I posted something snarky on Twitter. (I know, it doesn't seem like much. But.) Le Snark popped into my head when I walked around in stylish shoes after being in silent meditation for a week (featuring Birkenstocks, socks, slipper socks, monkey socks) in the Land of Enlightenment, aka the Insight Meditation Society.
I wasn't going to tweet the possibly-insulting-to-Quakers-Tweet, but then I did. It is an experiment. I'm watching my body to see how it responds to this moral transgression. The Buddha taught that our bodies are the first part of us to register moral responses to ourselves and the world. Can't say I've spent much time noticing that, but by golly! This is going to change.
Here's the Tweet: QUAKERISM: AN OPPORTUNITY TO WEAR UGLY SHOES AND FEEL SMUG ABOUT IT.

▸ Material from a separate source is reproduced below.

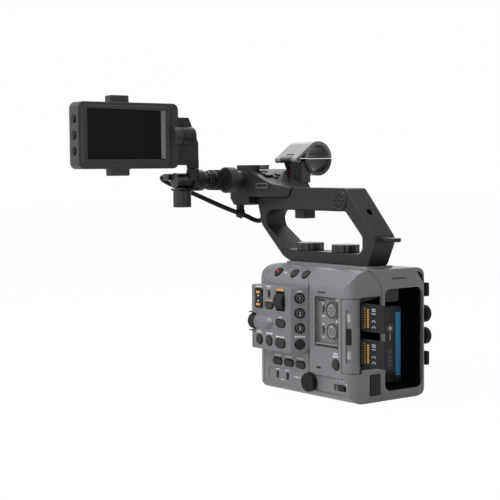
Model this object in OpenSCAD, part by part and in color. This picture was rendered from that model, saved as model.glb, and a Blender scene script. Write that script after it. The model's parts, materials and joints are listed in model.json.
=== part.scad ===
// Digital cinema camera body with top handle, microphone holder and swivelling monitor.
// The origin is the mouth of the tripod thread, +X the operator's right, +Y the lens, +Z up.

/* [Casing] */
// Width of the casing without its side controls
body_w = 93; // [90:0.5:100]
// Depth of the casing from the rear face to the front face
body_d = 130; // [126:0.5:140]
// Height of the casing
body_h = 116; // [114:0.5:124]
// Thickness of the casing walls
wall = 2.6; // [2:0.1:3]
// Radius of the long edge that carries the record button
top_left_r = 20; // [17:0.5:22]
// Radius of the upper right edge
top_right_r = 14; // [10:0.5:16]
// Radius of the two lower edges
bottom_r = 14; // [10:0.5:16]
// Radius of the rear left corner seen from above
rear_corner_r = 12; // [11.5:0.1:12.5]
// Radius of the other corners seen from above
corner_r = 8; // [6:0.5:10]

/* [Battery bay] */
// Width of the bay
bay_w = 44.6; // [44:0.2:46]
// Depth of the bay behind the rear face
bay_d = 66; // [64:0.5:68]
// Height of the bay
bay_h = 90; // [88:0.5:92]
// Width of the battery pack
battery_w = 41.5; // [40:0.5:42]
// Depth of the battery pack
battery_d = 38.1; // [36:0.5:40]
// Height of the battery pack
battery_h = 69.3; // [66:0.5:71]

/* [Memory cards] */
// Width of a card, upright in its slot
card_w = 24; // [23.8:0.1:24.2]
// Length of a card
card_l = 32; // [31:0.5:33]
// Thickness of a card
card_t = 2.1; // [2:0.1:2.3]
// How far a card stands in its slot when it is drawn out
card_held = 3; // [2.5:0.1:4]
// Travel of a card into its slot
card_travel = 27; // [25:0.5:28]

/* [Lens mount] */
// Throat diameter of the lens mount
throat_d = 46.1; // [45:0.1:47]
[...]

I know, not a big deal. Sherman is laughing at me for being so effin' sensitive. Yeah, but you weren't raised Quaker, SHERMAN.
Okay, Quakers can be hip and edgy. Got it.
Granted, most people won't be offended by it because Quakers have practiced modesty so well that nobody knows them. (Knowing OF them is another story) People might be surprised by my little snark. Quakers are all saints, right? Not.
So far, I feel a nervous flutter in my stomach and an ohgodwhathaveIdone tension pressing from the top of my head and clamping my eyes.